正当万马齐喑、异常烦闷的暴风雨来临前夕,晚年龚自珍自京城南下,居住在昆山羽琌山馆。好友魏源在扬州仓巷有一座絜园,每次经过扬州,便寓居于絜园秋实轩。龚自珍为絜园题写过一副对联:“读万卷书,行万里路;总一代典,成一家言。”从中可以读出很多含义。有一次,龚自珍与客人在秋实轩高谈阔论,手舞足蹈间,竟然将靴子踢飞了。送客时到处寻找靴子,怎么也找不到。几天后,才发现靴子在帐子顶上。
魏源的孙子魏季子,写有《羽琌山民逸事》,记载了龚自珍许多奇闻轶事,“飞靴”就是其中一则。
龚自珍一直渴望能有经世济民、安邦定国的机会。他投身于科举,固然这是读书人的惟一途径,但更是为了藉此进入国家权力的核心,实现自己的政治理想。清道光三年,叔父龚守正任会试同考官,龚自珍照例回避,不能参加会试,母亲段驯还专门写诗,以“会见天街汝遍看”(《珍儿不予会试,试以慰之》)来劝慰他。己丑年四月二十八日,龚自珍应廷试,第一个交卷出场,友人恭维他“君定大魁”。他却嗤鼻说道:“看伊家国运何如。”自己能否夺魁,却是关乎清王朝国运的事。可见龚自珍抱负之大、自视之高。
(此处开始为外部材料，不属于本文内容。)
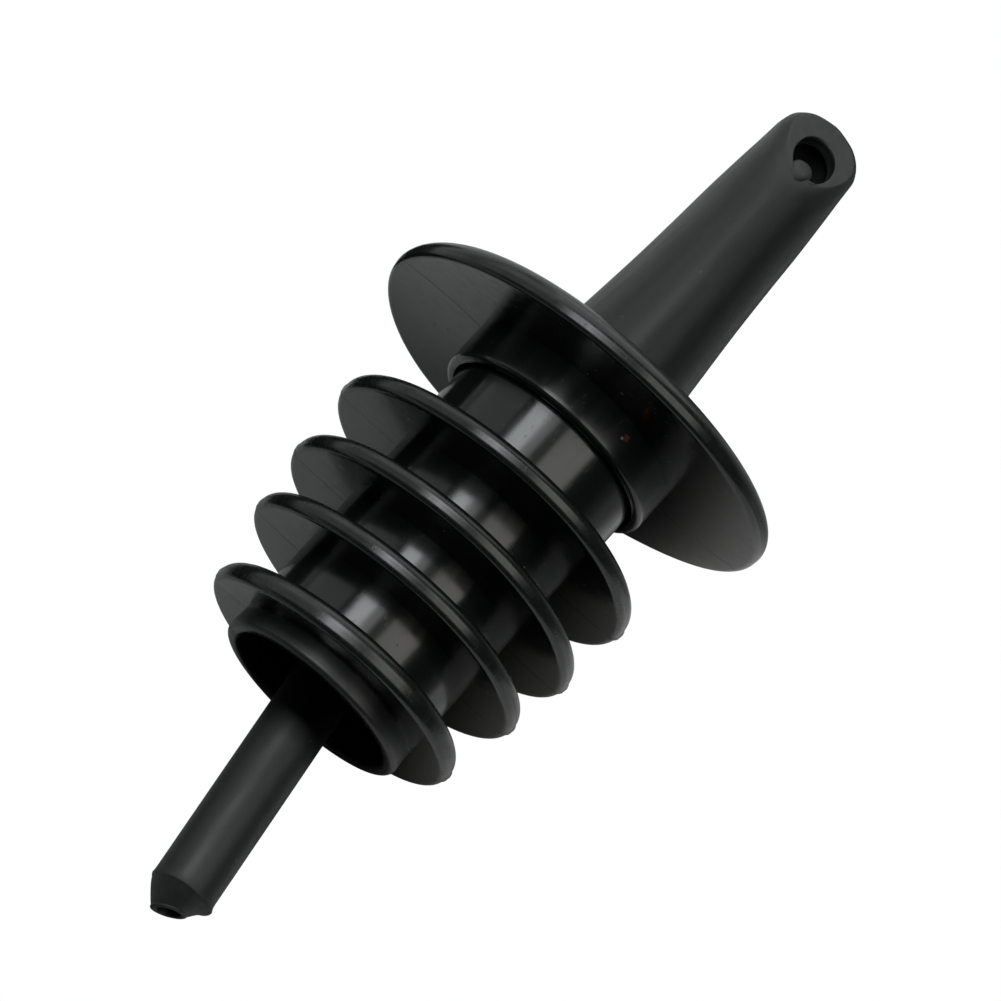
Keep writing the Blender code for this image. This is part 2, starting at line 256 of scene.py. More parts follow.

对于科举,龚自珍有自己的看法。有一次,他去拜访身为礼部尚书的叔父龚守正。叔侄尚未寒暄几句,就有人通报,有一位门生求见。来人新近点了翰林,正春风得意呢。龚自珍只好暂去耳房回避,外间的交谈倒是听得很清楚。尚书问门生最近忙些什么,门生回答,也没啥要紧的事,平日只是临摹字帖,在书法上用点工夫。尚书夸奖道:“朝考无论大小,首要的是字体端庄,墨迹浓厚,点画工稳。若是书法一流,博得功名直如探囊取物!”门生正恭聆教诲,龚自珍却忍不住在隔壁哂笑道:“翰林学问,不过如此!”听到这话,那位门生很是窘迫,慌忙告辞。尚书勃然大怒,将龚自珍训斥了一番,叔侄间闹翻了脸。
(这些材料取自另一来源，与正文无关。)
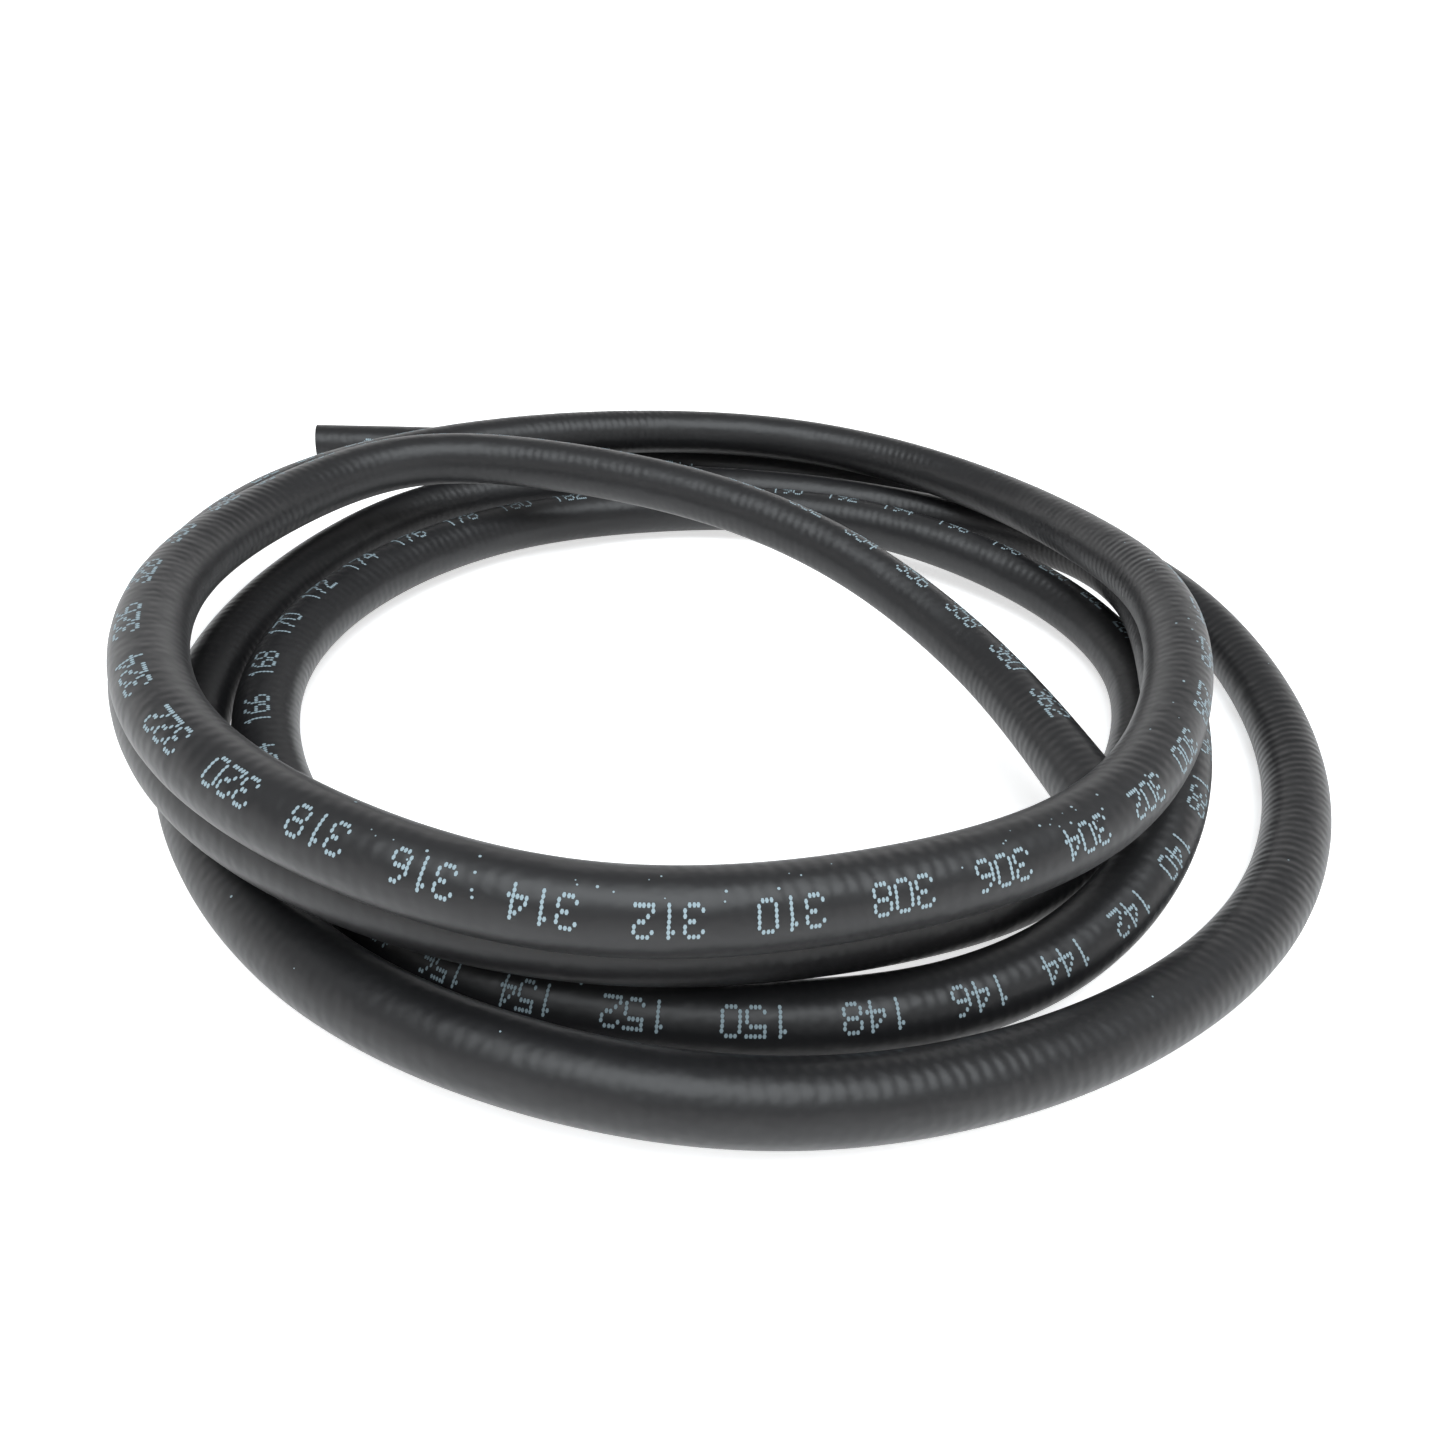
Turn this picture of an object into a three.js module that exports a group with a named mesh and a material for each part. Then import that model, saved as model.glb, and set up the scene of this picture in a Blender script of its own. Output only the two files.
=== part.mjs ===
// Rubber fuel hose, cut square at both ends and laid in an open coil of about four turns on the ground.
// Millimetres, +Z up. The front of the coil faces -Y.
import * as THREE from 'three';

// Driving sizes
const outsideDiameter = 15.9;
const boreDiameter = 9.5;
const sidesRound = 12;
const stepsPerSpan = 3.62;
const tangentReach = 0.01;

// Points that steer the middle line of the hose, in order along its length.
// The line runs as a smooth cubic curve close to them, clockwise as seen from above.
const routePoints = [
  // first cut end, straight, then the back of the outer turn on the ground
  [-170, 126, 8], [-124, 137, 8], [-72, 145, 8], [-19, 148, 8], [33, 148, 8], [84, 140, 8],
  // right side and front of the outer turn
  [127, 113, 9], [155, 71, 11], [165, 19, 9], [158, -33, 8], [132, -81, 8], [94, -114, 8],
  [50, -137, 10], [2, -148, 13], [-54, -138, 13], [-96, -110, 8], [-130, -68, 8], [-143, -17, 8],
  // left side and back of the second turn
  [-137, 35, 8], [-117, 81, 9], [-78, 110, 9], [-27, 124, 8], [28, 130, 8], [80, 120, 8],
  // right side, where it climbs over the third turn, then the front
  [119, 92, 15], [130, 40, 26], [122, -12, 25], [112, -63, 20], [80, -103, 8], [28, -125, 8],
  [-34, -126, 8], [-67, -112, 8], [-108, -72, 9], [-126, -24, 10], [-117, 26, 10], [-85, 71, 10],
  // inner turn at the back and the right
  [-39, 99, 8], [14, 106, 12], [65, 92, 14], [111, 63, 10], [129, 21, 8], [115, -28, 8],
  [86, -74, 8], [45, -101, 15], [-4, -125, 27], [-50, -123, 26], [-100, -105, 27], [-138, -64, 23],
  // upper turn at the left, the back and the right
  [-158, -13, 24], [-154, 40, 25], [-129, 81, 25], [-89, 114, 25], [-41, 138, 24], [12, 144, 25],
  [60, 131, 25], [96, 99, 27], [113, 52, 35], [122, 4, 42], [107, -52, 41], [78, -96, 41],
  // top turn at the front and the left
  [31, -119, 40], [-20, -134, 42], [-70, -123, 44], [-116, -94, 43], [-144, -36, 39], [-139, 21, 34],
  // last run, slanting across the inside of the coil to the second cut end
  [-113, 62, 37], [-63, 66, 37], [-6, 53, 37], [40, 31, 30], [77, -7, 19], [88, -69, 26],
];

// Smooth curve steered by the points, with straight ends that start and stop on the first and last point.
function routeCurve(points) {
  const inner = points.map((p) => new THREE.Vector3(...p));
  const last = inner.length - 1;
  const before = inner[0].clone().multiplyScalar(2).sub(inner[1]);
  const after = inner[last].clone().multiplyScalar(2).sub(inner[last - 1]);
  const all = [before, ...inner, after];
  return (place) => {
    const whole = Math.min(Math.floor(place), last - 1);
    const t = place - whole;
    const weights = [(1 - t) ** 3, 3 * t ** 3 - 6 * t ** 2 + 4, -3 * t ** 3 + 3 * t ** 2 + 3 * t + 1, t ** 3];
    const spot = new THREE.Vector3();
    weights.forEach((w, k) => spot.addScaledVector(all[whole + k], w / 6));
    return spot;
  };
}

// Middle line as evenly counted stations, each with its place and its level and upright directions.
function routeStations(points) {
  const curve = routeCurve(points);
  const spans = points.length - 1;
  const count = Math.round(spans * stepsPerSpan);
  const stations = [];
  for (let i = 0; i <= count; i += 1) {
    const place = (spans * i) / count;
    const ahead = curve(Math.min(place + tangentReach, spans));
    const behind = curve(Math.max(place - tangentReach, 0));
    const along = ahead.sub(behind).normalize();
    const level = along.clone().cross(new THREE.Vector3(0, 0, 1)).normalize();
    const upright = level.clone().cross(along).normalize();
    stations.push({ middle: curve(place), level, upright });
  }
  return stations;
}

// Corner points of one ring of the given radius round every station.
function ringPoints(stations, radius) {
  const flat = [];
  stations.forEach(({ middle, level, upright }) => {
    for (let k = 0; k < sidesRound; k += 1) {
      const angle = (2 * Math.PI * k) / sidesRound;
      const spot = middle.clone();
      spot.addScaledVector(level, radius * Math.cos(angle));
      spot.addScaledVector(upright, radius * Math.sin(angle));
      flat.push(spot.x, spot.y, spot.z);
    }
  });
  return flat;
}

// One solid: outside wall, bore wall and the two flat cut faces.
function hoseGeometry(points) {
  const stations = routeStations(points);
  const outside = ringPoints(stations, outsideDiameter / 2);
  const bore = ringPoints(stations, boreDiameter / 2);
  const boreStart = outside.length / 3;
  const corner = (wall, ring, k) => wall + ring * sidesRound + (k % sidesRound);
  const faces = [];
  const quad = (a, b, c, d) => faces.push(a, c, b, a, d, c);
  for (let ring = 0; ring < stations.length - 1; ring += 1) {
    for (let k = 0; k < sidesRound; k += 1) {
      quad(corner(0, ring, k), corner(0, ring, k + 1), corner(0, ring + 1, k + 1), corner(0, ring + 1, k));
      quad(corner(boreStart, ring, k), corner(boreStart, ring + 1, k),
        corner(boreStart, ring + 1, k + 1), corner(boreStart, ring, k + 1));
    }
  }
  const end = stations.length - 1;
  for (let k = 0; k < sidesRound; k += 1) {
    quad(corner(0, 0, k), corner(boreStart, 0, k), corner(boreStart, 0, k + 1), corner(0, 0, k + 1));
    quad(corner(0, end, k), corner(0, end, k + 1), corner(boreStart, end, k + 1), corner(boreStart, end, k));
  }
  const geometry = new THREE.BufferGeometry();
  geometry.setAttribute('position', new THREE.Float32BufferAttribute([...outside, ...bore], 3));
  geometry.setIndex(faces);
  return geometry;
}

// The coil stands on z = 0 with the middle of its outline over the origin.
function centreOverOrigin(geometry) {
  geometry.computeBoundingBox();
  const box = geometry.boundingBox;
  geometry.translate(-(box.min.x + box.max.x) / 2, -(box.min.y + box.max.y) / 2, -box.min.z);
  return geometry;
}

const hose = new THREE.Mesh(centreOverOrigin(hoseGeometry(routePoints)));
hose.name = 'hose';

const part = new THREE.Group();
part.add(hose);
export default part;
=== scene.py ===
# Rubber fuel hose laid in an open coil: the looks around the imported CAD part.
import math
import random

import bpy
from mathutils import Matrix, Vector


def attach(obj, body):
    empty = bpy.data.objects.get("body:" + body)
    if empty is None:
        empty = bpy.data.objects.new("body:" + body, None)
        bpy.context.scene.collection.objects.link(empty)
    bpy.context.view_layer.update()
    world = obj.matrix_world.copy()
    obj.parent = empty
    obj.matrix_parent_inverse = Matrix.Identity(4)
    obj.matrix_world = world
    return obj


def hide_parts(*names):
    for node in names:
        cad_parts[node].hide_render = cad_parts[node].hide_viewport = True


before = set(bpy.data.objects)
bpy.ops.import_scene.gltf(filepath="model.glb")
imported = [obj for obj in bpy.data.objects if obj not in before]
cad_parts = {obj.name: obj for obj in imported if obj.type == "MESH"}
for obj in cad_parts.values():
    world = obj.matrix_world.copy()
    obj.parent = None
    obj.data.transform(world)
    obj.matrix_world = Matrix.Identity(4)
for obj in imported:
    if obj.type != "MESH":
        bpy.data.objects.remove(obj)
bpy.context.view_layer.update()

# The hose. One length of black synthetic rubber fuel hose, extruded over a braid and cured.
# It is cut square at both ends, and nothing is fixed to it: it lies in a coil under its own stiffness.
outside_diameter = 0.0159
bore_diameter = 0.0095
sides_round = 36
steps_along = 1860
tangent_reach = 0.01

# Points that steer its middle line, in millimetres, the same list as in the part's source.
route_points = [
    [-170, 126, 8], [-124, 137, 8], [-72, 145, 8], [-19, 148, 8], [33, 148, 8], [84, 140, 8],
    [127, 113, 9], [155, 71, 11], [165, 19, 9], [158, -33, 8], [132, -81, 8], [94, -114, 8],
    [50, -137, 10], [2, -148, 13], [-54, -138, 13], [-96, -110, 8], [-130, -68, 8], [-143, -17, 8],
    [-137, 35, 8], [-117, 81, 9], [-78, 110, 9], [-27, 124, 8], [28, 130, 8], [80, 120, 8],
    [119, 92, 15], [130, 40, 26], [122, -12, 25], [112, -63, 20], [80, -103, 8], [28, -125, 8],
    [-34, -126, 8], [-67, -112, 8], [-108, -72, 9], [-126, -24, 10], [-117, 26, 10], [-85, 71, 10],
    [-39, 99, 8], [14, 106, 12], [65, 92, 14], [111, 63, 10], [129, 21, 8], [115, -28, 8],
    [86, -74, 8], [45, -101, 15], [-4, -125, 27], [-50, -123, 26], [-100, -105, 27], [-138, -64, 23],
    [-158, -13, 24], [-154, 40, 25], [-129, 81, 25], [-89, 114, 25], [-41, 138, 24], [12, 144, 25],
    [60, 131, 25], [96, 99, 27], [113, 52, 35], [122, 4, 42], [107, -52, 41], [78, -96, 41],
    [31, -119, 40], [-20, -134, 42], [-70, -123, 44], [-116, -94, 43], [-144, -36, 39], [-139, 21, 34],
    [-113, 62, 37], [-63, 66, 37], [-6, 53, 37], [40, 31, 30], [77, -7, 19], [88, -69, 26],
]


# Place on the smooth cubic curve that the points steer, with straight ends.
def route_place(steer, place):
    whole = min(int(place), len(steer) - 4)
    t = place - whole
    weights = ((1 - t) ** 3, 3 * t ** 3 - 6 * t ** 2 + 4, -3 * t ** 3 + 3 * t ** 2 + 3 * t + 1, t ** 3)
    spot = Vector((0, 0, 0))
    for k, weight in enumerate(weights):
        spot += steer[whole + k] * (weight / 6)
    return spot


steer_points = [Vector(p) / 1000 for p in route_points]
steer_points.insert(0, steer_points[0] * 2 - steer_points[1])
steer_points.append(steer_points[-1] * 2 - steer_points[-2])
spans = len(route_points) - 1
stations = []
travelled = 0
for i in range(steps_along + 1):
    place = spans * i / steps_along
    middle = route_place(steer_points, place)
    ahead = route_place(steer_points, min(place + tangent_reach, spans))
    behind = route_place(steer_points, max(place - tangent_reach, 0))
    along = (ahead - behind).normalized()
    level = along.cross(Vector((0, 0, 1))).normalized()
    upright = level.cross(along).normalized()
    if stations:
        travelled += (middle - stations[-1]["middle"]).length
    stations.append({"middle": middle, "level": level, "upright": upright, "travelled": travelled})
hose_length = travelled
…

龚自珍未入翰苑,抑郁不平,他干脆让女儿、媳妇、小妾、婢女都每天临池,专练馆阁体。若是有人说翰林如何了不起,他便嗤之以鼻:“如今的翰林还值得一提吗?我家的女流之辈,没有一人不可入翰林。不凭别的,单凭那手馆阁体的毛笔字,就绝对够格!”
从青少年时代起,龚自珍就随从父亲奔走南北,与硕学名士、潦倒文人、草野侠客、山林隐士、市井小民、勾栏妓女都有往来。他挥金如土,待等囊中羞涩,又向友人告贷。在扬州,不但吃喝都在好友魏源的絜园,甚至连身上的衣服、脚上的靴,也是魏源的。有一次,他从金陵回扬州,身上的白狐裘上半部挺新,下半截却都是泥污。原来,那两天雪雨交加,寒风彻骨,朋友送给他白狐裘御寒,他身材短小,又不知裁改,拖在泥水中竟浑然不觉。
魏季子还记述了这样一则故事:羽琌山民龚自珍“有异表,四顶中凹,额罄下而颏上卬,短矮精悍,两目炯炯,语言多滑稽,面常数日弗盥沐。”这位思想家、大诗人是不喜欢盥洗的,甚至一连几天都不洗脸。魏源让仆人端了脸盆恭伺,他竟大发雷霆:我一向不喜欢盥洗,你让仆人这样做,不是轻侮我吗?魏源只好赔着笑脸道歉。
龚自珍爱读书。每天早晨,“仆人置槃香一,淡巴姑一,巨罂旁置一烟筒而计甚巨,山民日坐其间,无他事焉”。看书看得倦了,即沉沉睡去。虽穿衣戴帽,仍不管不顾。仆人如果要为他解脱,反而被他呵斥驱赶。这才真正是手不释卷。
龚自珍作文写诗时嬉笑怒骂、纵横恣肆,字里行间激情洋溢,在生活中也是“性不喜修饰,故衣残履,十年不更”,被称为“龚呆子”,更有人说他是狂士、怪物。然而他怪得有理而有节。众所周知,“我劝天公重抖擞,不拘一格降人才”是龚自珍的名句。假如他始终拘拘谨谨,能在近代中国“大变忽开”之际,写出如此振聋发聩的诗句吗?